● **Task details**:
All of the records listed below should be retyped exactly.

● **Records provided**:
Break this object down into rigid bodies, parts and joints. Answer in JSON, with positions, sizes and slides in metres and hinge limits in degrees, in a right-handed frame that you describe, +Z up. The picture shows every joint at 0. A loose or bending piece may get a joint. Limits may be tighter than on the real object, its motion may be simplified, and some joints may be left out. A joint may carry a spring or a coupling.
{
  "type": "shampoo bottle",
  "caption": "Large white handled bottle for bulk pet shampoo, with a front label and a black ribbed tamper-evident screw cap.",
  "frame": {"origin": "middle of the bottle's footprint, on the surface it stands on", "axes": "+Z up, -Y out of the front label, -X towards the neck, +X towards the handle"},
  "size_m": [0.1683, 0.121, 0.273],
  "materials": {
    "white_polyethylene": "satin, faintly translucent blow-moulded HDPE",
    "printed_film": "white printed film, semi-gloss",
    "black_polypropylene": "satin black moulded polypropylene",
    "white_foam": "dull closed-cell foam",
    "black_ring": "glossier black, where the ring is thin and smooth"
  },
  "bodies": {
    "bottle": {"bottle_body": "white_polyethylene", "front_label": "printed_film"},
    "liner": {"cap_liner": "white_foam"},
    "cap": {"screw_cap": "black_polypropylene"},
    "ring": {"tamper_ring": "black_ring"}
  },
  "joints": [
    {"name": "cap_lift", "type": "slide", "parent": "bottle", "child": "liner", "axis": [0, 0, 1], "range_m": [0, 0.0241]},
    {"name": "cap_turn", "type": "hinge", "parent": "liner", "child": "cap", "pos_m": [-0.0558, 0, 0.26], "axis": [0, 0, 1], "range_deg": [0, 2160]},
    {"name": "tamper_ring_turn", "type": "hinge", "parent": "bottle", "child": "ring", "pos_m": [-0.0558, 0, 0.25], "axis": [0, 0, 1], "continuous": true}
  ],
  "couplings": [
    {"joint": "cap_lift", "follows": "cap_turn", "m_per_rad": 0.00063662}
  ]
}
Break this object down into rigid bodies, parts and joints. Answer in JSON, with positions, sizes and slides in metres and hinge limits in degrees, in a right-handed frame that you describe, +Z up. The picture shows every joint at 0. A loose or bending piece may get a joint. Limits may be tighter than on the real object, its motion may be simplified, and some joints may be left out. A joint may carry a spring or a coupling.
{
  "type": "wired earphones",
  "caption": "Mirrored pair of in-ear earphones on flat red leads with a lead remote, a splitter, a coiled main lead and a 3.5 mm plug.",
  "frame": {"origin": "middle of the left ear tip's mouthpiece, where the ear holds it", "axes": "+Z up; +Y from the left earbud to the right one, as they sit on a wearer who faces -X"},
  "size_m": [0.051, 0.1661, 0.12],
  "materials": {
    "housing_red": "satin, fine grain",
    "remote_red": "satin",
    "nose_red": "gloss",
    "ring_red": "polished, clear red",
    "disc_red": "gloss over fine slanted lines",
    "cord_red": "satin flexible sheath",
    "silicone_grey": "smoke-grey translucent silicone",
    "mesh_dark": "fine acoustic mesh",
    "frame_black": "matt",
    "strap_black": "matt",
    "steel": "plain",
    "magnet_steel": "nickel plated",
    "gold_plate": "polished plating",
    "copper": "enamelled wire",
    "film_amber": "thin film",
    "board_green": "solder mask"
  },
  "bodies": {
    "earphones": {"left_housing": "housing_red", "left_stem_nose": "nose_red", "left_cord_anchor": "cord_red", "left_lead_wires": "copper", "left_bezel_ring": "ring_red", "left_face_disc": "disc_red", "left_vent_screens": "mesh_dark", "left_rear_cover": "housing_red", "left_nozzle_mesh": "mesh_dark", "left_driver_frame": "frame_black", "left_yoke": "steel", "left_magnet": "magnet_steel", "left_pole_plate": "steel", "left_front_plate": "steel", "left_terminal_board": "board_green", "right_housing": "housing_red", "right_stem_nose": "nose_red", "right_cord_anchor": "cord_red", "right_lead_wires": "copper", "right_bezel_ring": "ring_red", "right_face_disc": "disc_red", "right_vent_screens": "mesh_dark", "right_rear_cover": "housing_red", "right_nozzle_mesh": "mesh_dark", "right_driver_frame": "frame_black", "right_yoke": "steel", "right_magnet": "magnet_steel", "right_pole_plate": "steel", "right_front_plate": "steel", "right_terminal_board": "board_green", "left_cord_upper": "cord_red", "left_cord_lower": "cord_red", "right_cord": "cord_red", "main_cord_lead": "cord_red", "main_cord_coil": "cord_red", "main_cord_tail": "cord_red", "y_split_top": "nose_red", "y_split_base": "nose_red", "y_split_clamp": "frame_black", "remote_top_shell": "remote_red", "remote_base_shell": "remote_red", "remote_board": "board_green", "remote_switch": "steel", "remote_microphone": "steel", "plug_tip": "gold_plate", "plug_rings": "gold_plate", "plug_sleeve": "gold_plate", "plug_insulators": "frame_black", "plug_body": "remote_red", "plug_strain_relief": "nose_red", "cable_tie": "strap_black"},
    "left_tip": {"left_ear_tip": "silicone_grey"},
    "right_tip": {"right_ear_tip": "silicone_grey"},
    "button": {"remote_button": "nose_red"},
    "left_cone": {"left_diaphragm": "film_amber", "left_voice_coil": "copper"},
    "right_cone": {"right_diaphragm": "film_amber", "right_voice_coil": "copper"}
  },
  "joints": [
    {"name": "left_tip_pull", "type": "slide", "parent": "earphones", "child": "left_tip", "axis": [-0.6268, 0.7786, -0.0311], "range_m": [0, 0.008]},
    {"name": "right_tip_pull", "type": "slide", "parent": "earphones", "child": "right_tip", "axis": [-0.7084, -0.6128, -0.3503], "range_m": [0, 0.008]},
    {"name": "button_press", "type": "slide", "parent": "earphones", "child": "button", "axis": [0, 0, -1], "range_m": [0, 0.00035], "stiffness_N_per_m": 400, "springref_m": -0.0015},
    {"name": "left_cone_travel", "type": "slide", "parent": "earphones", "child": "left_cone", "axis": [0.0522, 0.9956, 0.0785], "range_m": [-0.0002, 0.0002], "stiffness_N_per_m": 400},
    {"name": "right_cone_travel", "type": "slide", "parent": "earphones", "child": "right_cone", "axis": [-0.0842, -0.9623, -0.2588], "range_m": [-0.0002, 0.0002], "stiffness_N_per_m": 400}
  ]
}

● **Result for this task**:
Break this object down into rigid bodies, parts and joints. Answer in JSON, with positions, sizes and slides in metres and hinge limits in degrees, in a right-handed frame that you describe, +Z up. The picture shows every joint at 0. A loose or bending piece may get a joint. Limits may be tighter than on the real object, its motion may be simplified, and some joints may be left out. A joint may carry a spring or a coupling.
{
  "type": "shampoo bottle",
  "caption": "Large white handled bottle for bulk pet shampoo, with a front label and a black ribbed tamper-evident screw cap.",
  "frame": {"origin": "middle of the bottle's footprint, on the surface it stands on", "axes": "+Z up, -Y out of the front label, -X towards the neck, +X towards the handle"},
  "size_m": [0.1683, 0.121, 0.273],
  "materials": {
    "white_polyethylene": "satin, faintly translucent blow-moulded HDPE",
    "printed_film": "white printed film, semi-gloss",
    "black_polypropylene": "satin black moulded polypropylene",
    "white_foam": "dull closed-cell foam",
    "black_ring": "glossier black, where the ring is thin and smooth"
  },
  "bodies": {
    "bottle": {"bottle_body": "white_polyethylene", "front_label": "printed_film"},
    "liner": {"cap_liner": "white_foam"},
    "cap": {"screw_cap": "black_polypropylene"},
    "ring": {"tamper_ring": "black_ring"}
  },
  "joints": [
    {"name": "cap_lift", "type": "slide", "parent": "bottle", "child": "liner", "axis": [0, 0, 1], "range_m": [0, 0.0241]},
    {"name": "cap_turn", "type": "hinge", "parent": "liner", "child": "cap", "pos_m": [-0.0558, 0, 0.26], "axis": [0, 0, 1], "range_deg": [0, 2160]},
    {"name": "tamper_ring_turn", "type": "hinge", "parent": "bottle", "child": "ring", "pos_m": [-0.0558, 0, 0.25], "axis": [0, 0, 1], "continuous": true}
  ],
  "couplings": [
    {"joint": "cap_lift", "follows": "cap_turn", "m_per_rad": 0.00063662}
  ]
}
Break this object down into rigid bodies, parts and joints. Answer in JSON, with positions, sizes and slides in metres and hinge limits in degrees, in a right-handed frame that you describe, +Z up. The picture shows every joint at 0. A loose or bending piece may get a joint. Limits may be tighter than on the real object, its motion may be simplified, and some joints may be left out. A joint may carry a spring or a coupling.
{
  "type": "wired earphones",
  "caption": "Mirrored pair of in-ear earphones on flat red leads with a lead remote, a splitter, a coiled main lead and a 3.5 mm plug.",
  "frame": {"origin": "middle of the left ear tip's mouthpiece, where the ear holds it", "axes": "+Z up; +Y from the left earbud to the right one, as they sit on a wearer who faces -X"},
  "size_m": [0.051, 0.1661, 0.12],
  "materials": {
    "housing_red": "satin, fine grain",
    "remote_red": "satin",
    "nose_red": "gloss",
    "ring_red": "polished, clear red",
    "disc_red": "gloss over fine slanted lines",
    "cord_red": "satin flexible sheath",
    "silicone_grey": "smoke-grey translucent silicone",
    "mesh_dark": "fine acoustic mesh",
    "frame_black": "matt",
    "strap_black": "matt",
    "steel": "plain",
    "magnet_steel": "nickel plated",
    "gold_plate": "polished plating",
    "copper": "enamelled wire",
    "film_amber": "thin film",
    "board_green": "solder mask"
  },
  "bodies": {
    "earphones": {"left_housing": "housing_red", "left_stem_nose": "nose_red", "left_cord_anchor": "cord_red", "left_lead_wires": "copper", "left_bezel_ring": "ring_red", "left_face_disc": "disc_red", "left_vent_screens": "mesh_dark", "left_rear_cover": "housing_red", "left_nozzle_mesh": "mesh_dark", "left_driver_frame": "frame_black", "left_yoke": "steel", "left_magnet": "magnet_steel", "left_pole_plate": "steel", "left_front_plate": "steel", "left_terminal_board": "board_green", "right_housing": "housing_red", "right_stem_nose": "nose_red", "right_cord_anchor": "cord_red", "right_lead_wires": "copper", "right_bezel_ring": "ring_red", "right_face_disc": "disc_red", "right_vent_screens": "mesh_dark", "right_rear_cover": "housing_red", "right_nozzle_mesh": "mesh_dark", "right_driver_frame": "frame_black", "right_yoke": "steel", "right_magnet": "magnet_steel", "right_pole_plate": "steel", "right_front_plate": "steel", "right_terminal_board": "board_green", "left_cord_upper": "cord_red", "left_cord_lower": "cord_red", "right_cord": "cord_red", "main_cord_lead": "cord_red", "main_cord_coil": "cord_red", "main_cord_tail": "cord_red", "y_split_top": "nose_red", "y_split_base": "nose_red", "y_split_clamp": "frame_black", "remote_top_shell": "remote_red", "remote_base_shell": "remote_red", "remote_board": "board_green", "remote_switch": "steel", "remote_microphone": "steel", "plug_tip": "gold_plate", "plug_rings": "gold_plate", "plug_sleeve": "gold_plate", "plug_insulators": "frame_black", "plug_body": "remote_red", "plug_strain_relief": "nose_red", "cable_tie": "strap_black"},
    "left_tip": {"left_ear_tip": "silicone_grey"},
    "right_tip": {"right_ear_tip": "silicone_grey"},
    "button": {"remote_button": "nose_red"},
    "left_cone": {"left_diaphragm": "film_amber", "left_voice_coil": "copper"},
    "right_cone": {"right_diaphragm": "film_amber", "right_voice_coil": "copper"}
  },
  "joints": [
    {"name": "left_tip_pull", "type": "slide", "parent": "earphones", "child": "left_tip", "axis": [-0.6268, 0.7786, -0.0311], "range_m": [0, 0.008]},
    {"name": "right_tip_pull", "type": "slide", "parent": "earphones", "child": "right_tip", "axis": [-0.7084, -0.6128, -0.3503], "range_m": [0, 0.008]},
    {"name": "button_press", "type": "slide", "parent": "earphones", "child": "button", "axis": [0, 0, -1], "range_m": [0, 0.00035], "stiffness_N_per_m": 400, "springref_m": -0.0015},
    {"name": "left_cone_travel", "type": "slide", "parent": "earphones", "child": "left_cone", "axis": [0.0522, 0.9956, 0.0785], "range_m": [-0.0002, 0.0002], "stiffness_N_per_m": 400},
    {"name": "right_cone_travel", "type": "slide", "parent": "earphones", "child": "right_cone", "axis": [-0.0842, -0.9623, -0.2588], "range_m": [-0.0002, 0.0002], "stiffness_N_per_m": 400}
  ]
}